Monitoring indirect presentation of alloantigens by utilizing the autologous processing machinery of dendritic cells in-vitro

Background: Judicious individualization of immunosuppression protocols requires the ability to monitor the recipients' specific immune response towards the allograft. While several indirect presentation studies have been reported, currently there are no consistently reliable means to assess the state of transplant acceptance. A potential explanation might be the lack of established kinetics for in-vitro indirect presentation assays. Methods: Dendritic cell (DCs) were used as self-specific "processing machinery" for the generation of allogeneic peptide repertoire tailored by the individual's capacity to process antigens via the indirect pathway. The kinetics of antigen processing and presentation of newly acquired antigens was then assessed to define the following: (1) Optimal time to introduce apoptotic-allogeneic cells to DCs; (2) optimal time for processing before induction of DC maturation; and (3) optimal time for stimulation of autologous T cells by the pulsed DCs. Results: Altering kinetic parameters associated with time allotted for antigen processing; antigen presentation and DCs maturation, showed substantial variations in the level of T cell activation, as was documented by mixed lymphocyte reaction (MLR)-like proliferation assays. Further experiments using allogeneic cellular extracts showed similar variations in T cell stimulation by monitoring T cell precursor frequencies and interferon (IFN)-γ secretion ELISPOT assays.
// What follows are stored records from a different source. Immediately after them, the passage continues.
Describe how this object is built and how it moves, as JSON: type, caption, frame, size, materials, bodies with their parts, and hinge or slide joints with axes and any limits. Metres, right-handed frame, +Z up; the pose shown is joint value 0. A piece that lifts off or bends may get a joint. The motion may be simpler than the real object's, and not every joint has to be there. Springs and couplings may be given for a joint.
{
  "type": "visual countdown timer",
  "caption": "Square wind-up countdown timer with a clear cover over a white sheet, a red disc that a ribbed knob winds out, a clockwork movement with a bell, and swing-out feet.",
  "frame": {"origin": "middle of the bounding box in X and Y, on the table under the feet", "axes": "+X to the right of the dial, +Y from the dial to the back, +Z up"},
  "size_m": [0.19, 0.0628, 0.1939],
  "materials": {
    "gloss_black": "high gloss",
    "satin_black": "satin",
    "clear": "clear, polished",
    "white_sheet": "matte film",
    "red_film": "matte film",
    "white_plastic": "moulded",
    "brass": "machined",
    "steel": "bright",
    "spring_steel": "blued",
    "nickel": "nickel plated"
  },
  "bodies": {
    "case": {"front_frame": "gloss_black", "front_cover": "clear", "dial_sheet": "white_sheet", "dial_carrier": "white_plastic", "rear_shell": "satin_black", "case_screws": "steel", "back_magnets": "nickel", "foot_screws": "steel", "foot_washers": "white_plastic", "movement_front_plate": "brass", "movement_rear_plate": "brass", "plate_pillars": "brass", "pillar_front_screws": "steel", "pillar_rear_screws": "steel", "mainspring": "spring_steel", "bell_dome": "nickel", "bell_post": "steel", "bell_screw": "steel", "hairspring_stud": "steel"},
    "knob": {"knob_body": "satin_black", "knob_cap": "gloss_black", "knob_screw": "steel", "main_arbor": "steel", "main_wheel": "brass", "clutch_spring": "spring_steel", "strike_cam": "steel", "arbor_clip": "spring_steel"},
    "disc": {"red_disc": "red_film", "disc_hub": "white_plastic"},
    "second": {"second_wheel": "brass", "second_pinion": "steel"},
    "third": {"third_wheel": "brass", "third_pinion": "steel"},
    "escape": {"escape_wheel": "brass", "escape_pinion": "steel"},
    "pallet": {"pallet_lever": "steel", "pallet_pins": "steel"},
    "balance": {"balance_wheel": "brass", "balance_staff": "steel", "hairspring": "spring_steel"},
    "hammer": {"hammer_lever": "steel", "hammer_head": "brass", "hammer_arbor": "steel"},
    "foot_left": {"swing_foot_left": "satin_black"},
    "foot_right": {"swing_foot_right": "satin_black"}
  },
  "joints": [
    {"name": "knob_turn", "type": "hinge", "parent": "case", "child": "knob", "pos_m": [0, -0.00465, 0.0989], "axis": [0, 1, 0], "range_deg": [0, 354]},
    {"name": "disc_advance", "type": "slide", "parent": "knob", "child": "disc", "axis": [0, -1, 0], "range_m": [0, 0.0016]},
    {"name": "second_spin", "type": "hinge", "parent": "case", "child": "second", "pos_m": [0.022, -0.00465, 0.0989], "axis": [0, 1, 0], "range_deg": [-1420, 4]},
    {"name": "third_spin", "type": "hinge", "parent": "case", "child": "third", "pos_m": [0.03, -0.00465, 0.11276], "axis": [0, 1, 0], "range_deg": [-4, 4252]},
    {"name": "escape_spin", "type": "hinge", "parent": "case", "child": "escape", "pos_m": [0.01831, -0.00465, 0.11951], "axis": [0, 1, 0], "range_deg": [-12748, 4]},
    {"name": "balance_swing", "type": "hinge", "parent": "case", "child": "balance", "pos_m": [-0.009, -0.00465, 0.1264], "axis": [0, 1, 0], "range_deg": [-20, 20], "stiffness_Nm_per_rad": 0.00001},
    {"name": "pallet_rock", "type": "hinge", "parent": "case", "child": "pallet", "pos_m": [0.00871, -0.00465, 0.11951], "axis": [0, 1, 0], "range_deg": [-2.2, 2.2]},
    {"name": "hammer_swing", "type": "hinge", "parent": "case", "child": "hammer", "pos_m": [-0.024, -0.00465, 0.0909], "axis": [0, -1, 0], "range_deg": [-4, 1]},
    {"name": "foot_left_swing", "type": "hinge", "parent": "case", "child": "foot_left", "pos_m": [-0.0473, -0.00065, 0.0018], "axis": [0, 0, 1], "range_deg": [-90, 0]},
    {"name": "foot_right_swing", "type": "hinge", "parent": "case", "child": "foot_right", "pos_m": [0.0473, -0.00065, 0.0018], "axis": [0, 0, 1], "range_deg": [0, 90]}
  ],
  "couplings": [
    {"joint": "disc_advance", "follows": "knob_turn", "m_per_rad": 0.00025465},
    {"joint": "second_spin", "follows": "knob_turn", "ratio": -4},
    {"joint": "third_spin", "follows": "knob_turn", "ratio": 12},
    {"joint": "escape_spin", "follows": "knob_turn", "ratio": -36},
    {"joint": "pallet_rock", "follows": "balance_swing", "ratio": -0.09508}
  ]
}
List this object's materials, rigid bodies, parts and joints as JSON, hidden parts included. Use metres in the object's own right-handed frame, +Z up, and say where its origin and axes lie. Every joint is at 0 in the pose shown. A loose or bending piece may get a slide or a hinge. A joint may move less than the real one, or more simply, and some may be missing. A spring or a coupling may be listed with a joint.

Using the appropriate kinetic parameters, we have also shown difference in T-cell-subsets (CD4, CD8) precursor frequencies and cytokine secretion in response to different antigenic sources. Conclusions: The ability to construct an in-vitro, recipient-tailored, donor-specific, indirect presentation assay is dependent on essential kinetic parameters associated with antigen processing and presentation, as described in this report. Moreover, the use of this approach may circumvent the need for identifying specific immunogenic peptides for cancer-related or other vaccine-development studies.